You know once Oprah talks about how great something is that A LOT of other people will too: well gratitude practices have been on the mainstream radar since the 90s. More recently serious research is being done into its benefits – there is so much to be gained from being grateful but I don’t think the messages go far enough.

This is what I mean: there are times when appreciating what you have can backfire. And so, as with anything important, it is crucial to be aware of what is really happening. I’ll walk you through some of those instances and suggest some remedies also.

1. Gratitude overload

The advice goes something like this: get a journal and everyday write 3 to 5 things you are grateful for.

The problem: paying attention to the good stuff everyday means that a lot of times we’ll end up writing something that wasn’t a real pleasure, surprise or joy, but actually quite mundane. And so this daily exercise will probably end up being hurried or come to be a chore.

The remedy: go for depth, get detailed about what you’re grateful for rather than writing a short list every day. And don’t overdo it – a study by Sonja Lyubomirsky showed that writing once a week with more depth has more benefits than turning the exercise into a daily grind. I’ve found this myself also – never having maintained a daily habit, once a week works so much better for me. Sometimes once a month!

2. Downplaying your successes through gratitude

You work hard, something good happens and you thank everyone who helped you. So far so good.

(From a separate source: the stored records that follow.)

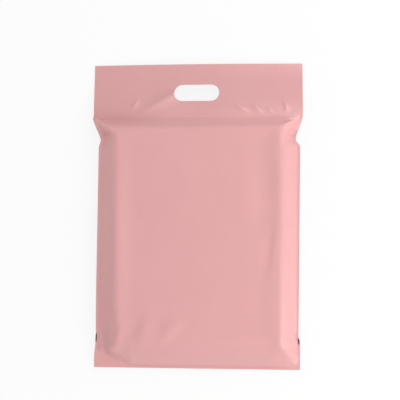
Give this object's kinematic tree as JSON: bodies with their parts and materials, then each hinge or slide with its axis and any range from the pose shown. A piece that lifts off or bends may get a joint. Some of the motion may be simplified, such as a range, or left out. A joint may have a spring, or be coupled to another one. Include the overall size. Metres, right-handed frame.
{
  "type": "poly mailer bag",
  "caption": "Filled film mailer bag with a flat header, a rounded-slot carrying hole and tapered sides that meet at side seams, lying on its back.",
  "frame": {"origin": "under the middle of the bag's bounding box, on the surface that the bag lies on", "axes": "+X across the bag, +Y along its length towards the header, +Z out of its front face"},
  "size_m": [0.35, 0.51, 0.0467],
  "materials": {
    "pink_film": "satin polyethylene film, pale pink",
    "inner_film": "near-black inner ply of the same film, which shows where a side seam gapes"
  },
  "bodies": {
    "root": {"mailer_bag": "pink_film"}
  },
  "joints": []
}
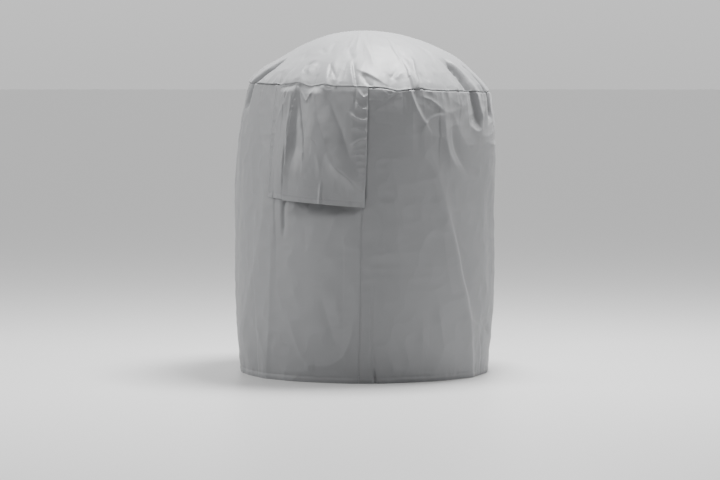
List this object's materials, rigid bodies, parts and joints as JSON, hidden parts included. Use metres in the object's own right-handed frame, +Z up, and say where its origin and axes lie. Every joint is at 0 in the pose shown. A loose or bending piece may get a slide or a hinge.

The problem: when you don’t acknowledge your own role in your success what’s going on? You might be hiding behind low self-esteem.

The remedy: start patting yourself on the back for your achievements! After all, nothing would happen if you didn’t put any effort in. This is exactly the sort of thing my clients begin to do and find that once they get used to thinking that way it’s really motivating and empowering. Remember, you are awesome!

3. Using gratitude to mask uncomfortable feelings

Focusing on gratitude to avoid confrontation, when actually you’re *!?@%&# angry.

The problem: suppressing your feelings and going for the G-word instead only provides short-lived relief from problems. And they are likely to bubble back up.

The remedy: constructively express and address what you’re feeling. You’re far more likely to resolve the issue and not have it come back to haunt you.

4. Confusing gratitude with obligation

Normally it feels really good when someone helps you out.

The problem: what happens when that help leaves you feeling indebted? You might find yourself rushing to settle that debt by doing something in return.

The remedy: Identify the reason behind those feelings. What are you trying to avoid? Does being indebted leave you feeling heavy with burden? Figure out why that is before negative feelings start to develop.

5. Being grateful and putting up with things or people instead of fighting your corner

Self-help books often say that a gratitude practice will get you through a tough or dissatisfying situation, by learning acceptance.

The problem: the book doesn’t know the details! No way will I ever say to you “accept what you’ve been dished up” if you’re unhappy, especially if the situation is abusive. Pacifism is not always the answer.

The remedy: Account for the entire situation, not just the good parts. Why? Because otherwise you’ll be wall-papering over a crack that is only going to get bigger. Being grateful for what you have should never stop you from fighting for a cause you believe in, whether that cause is civil rights, social justice, or whether that cause is YOU! Nothing will change if you don’t stand up.

Be grateful for sure, and also be brave!